Farm animals who might be subject to certain bloody sacrificial rites. Check. Set in 1930s Connecticut,
The Other is the story of two twins, one good and one not so good. Their granny instructs them in
various supernatural skills, the family having a long history of dealing in the other worldly. The twins
then start knocking off people they don't like for pretty picayune reasons. Then halfway through the
movie we discover that one of the twins actually died and the other one has some kind of spiritual
connection that allows him to communicate with his dead twin or some such nonsense along those
lines. The Russian granny learns too late that the surviving twin is a nogoodnik and decides to
burn herself and him to death in a barn fire. Unfortunately for granny, she dies but the twin survives.
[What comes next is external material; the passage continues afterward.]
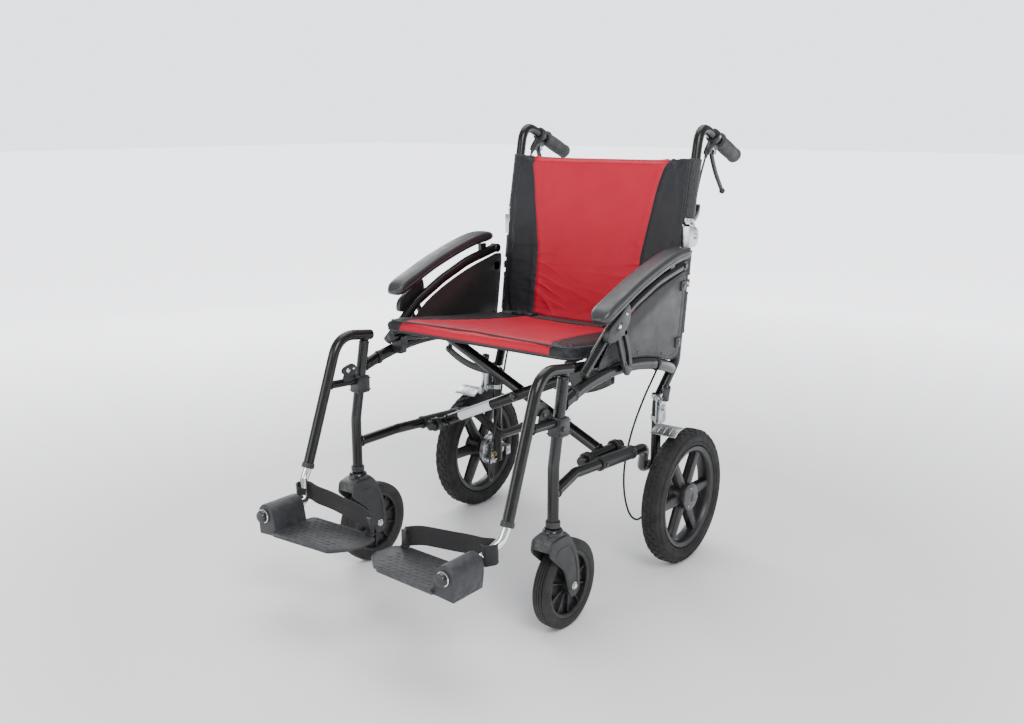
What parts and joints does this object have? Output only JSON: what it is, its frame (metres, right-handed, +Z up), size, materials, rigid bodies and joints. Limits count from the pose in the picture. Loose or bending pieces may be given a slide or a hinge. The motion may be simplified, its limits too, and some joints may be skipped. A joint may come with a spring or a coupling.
{
  "type": "manual wheelchair",
  "caption": "Folding attendant wheelchair: cross-braced tube frame, flip-up armrests, swing-away footrests, half-folding back, castors, spoked rear wheels and hub brakes.",
  "frame": {"origin": "centre of the bounding box on the floor, z = 0 under the wheels", "axes": "the chair faces -Y, the user's left side is +X, +Z up"},
  "size_m": [0.639, 1.0456, 0.9497],
  "materials": {
    "frame_paint": "satin black powder coat",
    "black_plastic": "moulded black plastic",
    "plate_plastic": "dark grey ribbed plastic",
    "panel_plastic": "fine-grained black plastic",
    "pad_foam": "satin self-skinned foam",
    "zinc": "zinc plated",
    "polished_tube": "polished",
    "tyre_rubber": "grey-black block tread",
    "castor_rubber": "solid ribbed rubber on a black plastic hub",
    "hub_plastic": "moulded black, low gloss",
    "grip_rubber": "dark grey ribbed",
    "red_nylon": "red woven nylon with charcoal side panels",
    "black_webbing": "black woven webbing",
    "cable_sheath": "black sheath"
  },
  "bodies": {
    "side_right": {"front_post_right": "frame_paint", "rear_post_right": "frame_paint", "seat_side_rail_right": "frame_paint", "lower_rail_right": "frame_paint", "side_panel_right": "panel_plastic", "hub_brake_right": "zinc", "parking_brake_bracket_right": "zinc", "brake_cable_right": "cable_sheath", "back_upholstery": "red_nylon", "lap_belt": "black_webbing"},
    "side_left": {"front_post_left": "frame_paint", "rear_post_left": "frame_paint", "seat_side_rail_left": "frame_paint", "lower_rail_left": "frame_paint", "side_panel_left": "panel_plastic", "hub_brake_left": "zinc", "parking_brake_bracket_left": "zinc", "brake_cable_left": "cable_sheath"},
    "brace_a": {"brace_a": "frame_paint", "brace_bolt": "zinc", "seat_cushion": "red_nylon"},
    "brace_b": {"brace_b": "frame_paint"},
    "back_left": {"push_handle_left": "frame_paint", "grip_left": "grip_rubber", "brake_perch_left": "black_plastic"},
    "brake_lever_left": {"brake_lever_left": "black_plastic"},
    "castor_fork_left": {"castor_fork_left": "black_plastic"},
    "castor_wheel_left": {"castor_wheel_left": "castor_rubber"},
    "rear_wheel_left": {"rear_wheel_left": "hub_plastic", "rear_tyre_left": "tyre_rubber"},
    "parking_brake_left": {"parking_brake_lever_left": "zinc"},
    "armrest_left": {"armrest_tube_left": "frame_paint", "armrest_pad_left": "pad_foam", "armrest_latch_left": "black_plastic"},
    "hanger_left": {"hanger_left": "frame_paint"},
    "hanger_catch_left": {"hanger_catch_left": "black_plastic"},
    "footrest_left": {"footrest_tube_left": "polished_tube", "heel_strap_left": "black_webbing"},
    "footplate_pivot_left": {"footplate_pivot_left": "polished_tube"},
    "footplate_left": {"footplate_left": "plate_plastic"},
    "fold_link_left": {"fold_link_left": "black_plastic"},
    "back_right": {"push_handle_right": "frame_paint", "grip_right": "grip_rubber", "brake_perch_right": "black_plastic"},
    "brake_lever_right": {"brake_lever_right": "black_plastic"},
    "castor_fork_right": {"castor_fork_right": "black_plastic"},
    "castor_wheel_right": {"castor_wheel_right": "castor_rubber"},
    "rear_wheel_right": {"rear_wheel_right": "hub_plastic", "rear_tyre_right": "tyre_rubber"},
    "parking_brake_right": {"parking_brake_lever_right": "zinc"},
    "armrest_right": {"armrest_tube_right": "frame_paint", "armrest_pad_right": "pad_foam", "armrest_latch_right": "black_plastic"},
    "hanger_right": {"hanger_right": "frame_paint"},
    "hanger_catch_right": {"hanger_catch_right": "black_plastic"},
    "footrest_right": {"footrest_tube_right": "polished_tube", "heel_strap_right": "black_webbing"},
    "footplate_pivot_right": {"footplate_pivot_right": "polished_tube"},
    "footplate_right": {"footplate_right": "plate_plastic"},
    "fold_link_right": {"fold_link_right": "black_plastic"}
  },
  "joints": [
    {"name": "fold", "type": "hinge", "parent": "side_right", "child": "brace_a", "pos_m": [-0.205, 0, 0.285], "axis": [0, -1, 0], "range_deg": [0, 50], "deforming": ["seat_cushion", "back_upholstery", "lap_belt"]},
    {"name": "brace_scissor", "type": "hinge", "parent": "brace_a", "child": "brace_b", "pos_m": [0, 0, 0.37922], "axis": [0, -1, 0], "range_deg": [-100.5, 0.5]},
    {"name": "side_left_pivot", "type": "hinge", "parent": "brace_b", "child": "side_left", "pos_m": [0.205, 0, 0.285], "axis": [0, -1, 0], "range_deg": [-0.5, 50.5]},
    {"name": "fold_link_left_pivot", "type": "hinge", "parent": "side_left", "child": "fold_link_left", "pos_m": [0.228, 0, 0.4445], "axis": [0, 1, 0], "range_deg": [-0.5, 78.5]},
    {"name": "footplate_left_lift", "type": "hinge", "parent": "footrest_left", "child": "footplate_pivot_left", "pos_m": [0.2315, -0.46, 0.208], "axis": [0, 1, 0], "range_deg": [-0.5, 113], "deforming": ["heel_strap_left"]},
    {"name": "footplate_left_flip", "type": "hinge", "parent": "footplate_pivot_left", "child": "footplate_left", "pos_m": [0.2315, -0.46, 0.208], "axis": [0, -1, 0], "range_deg": [-95, 0]},
    {"name": "back_fold_left", "type": "hinge", "parent": "side_left", "child": "back_left", "pos_m": [0.2385, 0.313, 0.712], "axis": [-1, 0, 0], "range_deg": [-0.5, 115.5]},
    {"name": "castor_left_swivel", "type": "hinge", "parent": "side_left", "child": "castor_fork_left", "pos_m": [0.2595, -0.2305, 0.2], "axis": [0, 0, 1], "continuous": true},
    {"name": "castor_left_spin", "type": "hinge", "parent": "castor_fork_left", "child": "castor_wheel_left", "pos_m": [0.2595, -0.1905, 0.0885], "axis": [1, 0, 0], "continuous": true},
    {"name": "rear_wheel_left_spin", "type": "hinge", "parent": "side_left", "child": "rear_wheel_left", "pos_m": [0.2905, 0.2235, 0.1505], "axis": [1, 0, 0], "continuous": true},
    {"name": "hanger_left_swing", "type": "hinge", "parent": "side_left", "child": "hanger_left", "pos_m": [0.25874, -0.20702, 0.46], "axis": [-0.006, 0.1846, 0.9828], "range_deg": [0, 90]},
    {"name": "hanger_left_catch", "type": "hinge", "parent": "hanger_left", "child": "hanger_catch_left", "pos_m": [0.2485, -0.262, 0.446], "axis": [1, 0, 0], "range_deg": [0, 15], "stiffness_Nm_per_rad": 0.05, "springref_deg": -17.19},
    {"name": "footrest_left_slide", "type": "slide", "parent": "hanger_left", "child": "footrest_left", "axis": [0.0036, -0.3505, -0.9365], "range_m": [0, 0.05]},
    {"name": "armrest_left_lift", "type": "hinge", "parent": "side_left", "child": "armrest_left", "pos_m": [0.2555, 0.247, 0.6565], "axis": [-1, 0, 0], "range_deg": [0, 70]},
    {"name": "parking_brake_left_turn", "type": "hinge", "parent": "side_left", "child": "parking_brake_left", "pos_m": [0.248, 0.197, 0.35], "axis": [1, 0, 0], "range_deg": [0, 18]},
    {"name": "brake_lever_left_squeeze", "type": "hinge", "parent": "back_left", "child": "brake_lever_left", "pos_m": [0.237, 0.401, 0.889], "axis": [1, 0, 0], "range_deg": [0, 18], "stiffness_Nm_per_rad": 0.5, "springref_deg": -22.92},
    {"name": "fold_link_right_pivot", "type": "hinge", "parent": "side_right", "child": "fold_link_right", "pos_m": [-0.228, 0, 0.4445], "axis": [0, -1, 0], "range_deg": [-0.5, 78.5]},
    {"name": "footplate_right_lift", "type": "hinge", "parent": "footrest_right", "child": "footplate_pivot_right", "pos_m": [-0.2315, -0.46, 0.208], "axis": [0, -1, 0], "range_deg": [-0.5, 113], "deforming": ["heel_strap_right"]},
    {"name": "footplate_right_flip", "type": "hinge", "parent": "footplate_pivot_right", "child": "footplate_right", "pos_m": [-0.2315, -0.46, 0.208], "axis": [0, 1, 0], "range_deg": [-95, 0]},
    {"name": "back_fold_right", "type": "hinge", "parent": "side_right", "child": "back_right", "pos_m": [-0.2385, 0.313, 0.712], "axis": [-1, 0, 0], "range_deg": [0, 115], "deforming": ["back_upholstery", "brake_cable_left", "brake_cable_right"]},
    {"name": "castor_right_swivel", "type": "hinge", "parent": "side_right", "child": "castor_fork_right", "pos_m": [-0.2595, -0.2305, 0.2], "axis": [0, 0, 1], "continuous": true},
    {"name": "castor_right_spin", "type": "hinge", "parent": "castor_fork_right", "child": "castor_wheel_right", "pos_m": [-0.2595, -0.1905, 0.0885], "axis": [1, 0, 0], "continuous": true},
    {"name": "rear_wheel_right_spin", "type": "hinge", "parent": "side_right", "child": "rear_wheel_right", "pos_m": [-0.2905, 0.2235, 0.1505], "axis": [1, 0, 0], "continuous": true},
    {"name": "hanger_right_swing", "type": "hinge", "parent": "side_right", "child": "hanger_right", "pos_m": [-0.25874, -0.20702, 0.46], "axis": [-0.006, -0.1846, -0.9828], "range_deg": [0, 90]},
    {"name": "hanger_right_catch", "type": "hinge", "parent": "hanger_right", "child": "hanger_catch_right", "pos_m": [-0.2485, -0.262, 0.446], "axis": [1, 0, 0], "range_deg": [0, 15], "stiffness_Nm_per_rad": 0.05, "springref_deg": -17.19},
    {"name": "footrest_right_slide", "type": "slide", "parent": "hanger_right", "child": "footrest_right", "axis": [-0.0036, -0.3505, -0.9365], "range_m": [0, 0.05]},
    {"name": "armrest_right_lift", "type": "hinge", "parent": "side_right", "child": "armrest_right", "pos_m": [-0.2555, 0.247, 0.6565], "axis": [-1, 0, 0], "range_deg": [0, 70]},
    {"name": "parking_brake_right_turn", "type": "hinge", "parent": "side_right", "child": "parking_brake_right", "pos_m": [-0.248, 0.197, 0.35], "axis": [1, 0, 0], "range_deg": [0, 18]},
    {"name": "brake_lever_right_squeeze", "type": "hinge", "parent": "back_right", "child": "brake_lever_right", "pos_m": [-0.237, 0.401, 0.889], "axis": [1, 0, 0], "range_deg": [0, 18], "stiffness_Nm_per_rad": 0.5, "springref_deg": -22.92}
  ],
  "couplings": [
    {"joint": "brace_scissor", "follows": "fold", "ratio": -2},
    {"joint": "side_left_pivot", "follows": "fold", "ratio": 1},
    {"joint": "fold_link_left_pivot", "follows": "fold", "ratio": 1.56},
    {"joint": "footplate_left_lift", "follows": "fold", "ratio": 2.25},
    {"joint": "fold_link_right_pivot", "follows": "fold", "ratio": 1.56},
    {"joint": "footplate_right_lift", "follows": "fold", "ratio": 2.25},
    {"joint": "back_fold_left", "follows": "back_fold_right", "ratio": 1}
  ]
}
In the last shot of the movie we see him looking out from an upper window, no doubt contemplating
more nasty doings. Said by some to be eerie, there is sometimes a thin line between eerie and silly,
and to this reviewer the silly side wins too often. There are also all the back and forths in the supernatural
goings on and things get too confusing. It would obviously be a different flick, but I would rather have
cut out the tired supernatural stuff and just leave it as a slice of life tale set during the Great Depression.
That is really the most interesting part of the movie. Maybe a less sappy version of The Waltons. This
was the only film for the Udvarnoky twins. They went back to their regular lives after the movie. In
today's social media landscape they likely would have been on twitter and maybe had their own cooking
show on The Food Network. Born too early. I remember seeing this when it first came out when I had
a period of spare time on my hands and just went one day to a local cinema to see it. It was fairly confusing
back then and fifty years hasn't helped all that much. A for effort, C for execution.
I recall this movie being a cheap attempt to draw in the ROSEMARY'S BABY (1968) crowd. You are right. It was inscrutable.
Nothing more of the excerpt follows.